The Masai men agree that 'a man is someone who does the role of a man.' They describe the 'role of a man' as fathering and providing for children.  In case Matt didn't notice, half of that description is a social role, not a biological one.  A better interviewer might have dug further on this, but Walsh is not interested in nuance or study.  He's here to show the fancy white people in cities that even primitive tribesmen know what women do.  Had he been a little bit better researcher, he would have looked into the complexity of gender roles in traditional African societies..  He might even have interviewed someone on the street in Mombasa.  Instead, he chose to be The Great White Visitor to African Disneyland.  

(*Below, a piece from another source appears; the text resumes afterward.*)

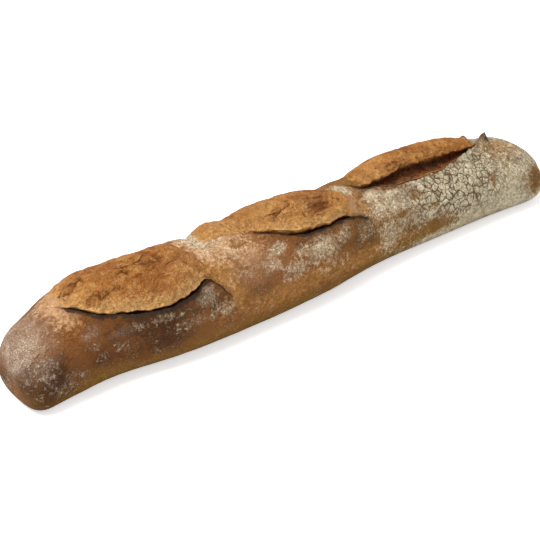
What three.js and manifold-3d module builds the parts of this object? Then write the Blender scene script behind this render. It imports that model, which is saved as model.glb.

He never gets an answer to his question.  He never wanted an answer.  Walsh believes in a rigid and brutally enforced gender hierarchy with men on top and women as the permanent underclass, assigned forever to domestic shit work.  Women only exist as pregnancy machines  His view of fathers is that they exist to make money.   Men and women share nothing in his world, which makes me wonder why he ever got married, requiring him to share space with something as boring as a woman. 

He could have focused on what current research says about the effects of puberty blockers, on what the medical standards for transition for children, on ways to structure athletic competitions to be fair to everyone.  Instead, he puts on a freak show for the rubes.